Water‐Triggered Domino‐Like Phase Transition in a Molecular Ferroelectric

ABSTRACT

Domino‐like phase transitions offer a powerful route to propagate structural changes through local stimuli, yet their coupling with ferroelectricity in molecular materials has remained elusive. Here we show that water enables a domino‐like phase transition in the hybrid copper halide Gua ₃ Cu ₂ I ₅ (Gua ⁺ = CN ₃ H ₆ ⁺ ), providing non‐thermal access to a polar molecular ferroelectric. We find that the polar α phase cannot be reached through conventional thermal pathways but instead emerges through a hierarchical transition mechanism.
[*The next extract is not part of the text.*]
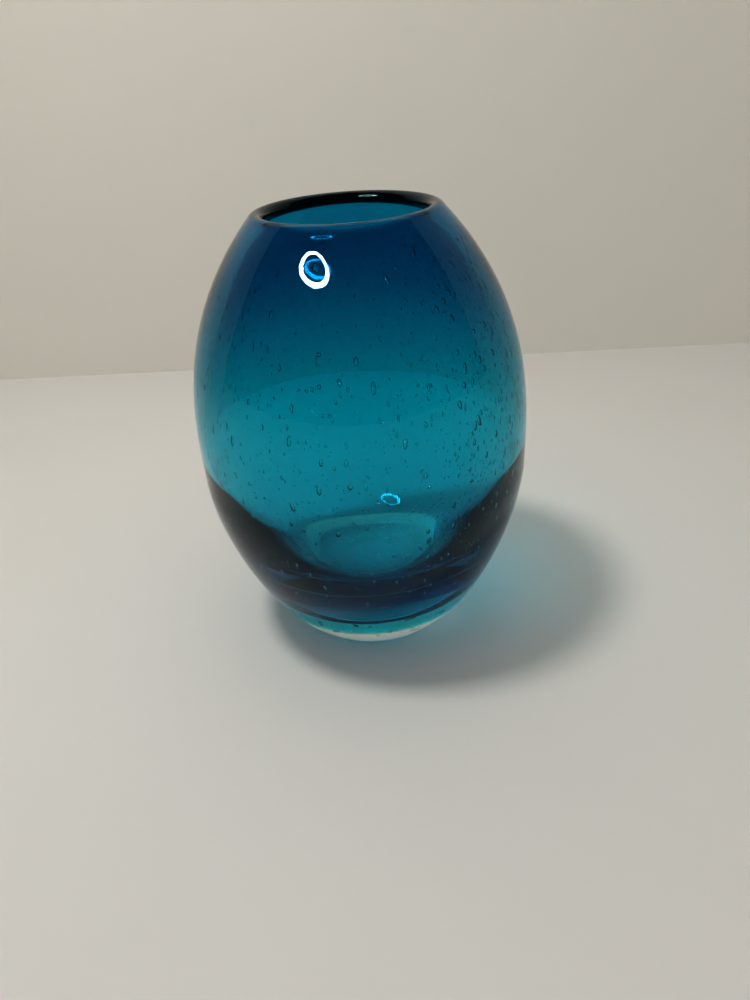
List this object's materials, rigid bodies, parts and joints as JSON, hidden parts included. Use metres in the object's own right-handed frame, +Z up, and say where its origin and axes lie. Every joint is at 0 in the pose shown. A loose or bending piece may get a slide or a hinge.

In this mechanism, water first induces a surface solid–liquid–solid conversion via localized dissolution and reprecipitation, which subsequently triggers an interface‐propagated domino‐like transformation from the non‐polar β phase into the ferroelectric α phase in the bulk. This process can be directly visualized through real‐time luminescence contrast and is accompanied by robust, switchable ferroelectric polarization at room temperature. By identifying water as an active mediator rather than a passive environment, our results establish a new pathway for accessing polar phases beyond thermal equilibrium and provide a conceptual framework for coupling domino‐like phase transitions with ferroelectric functionality in molecular materials.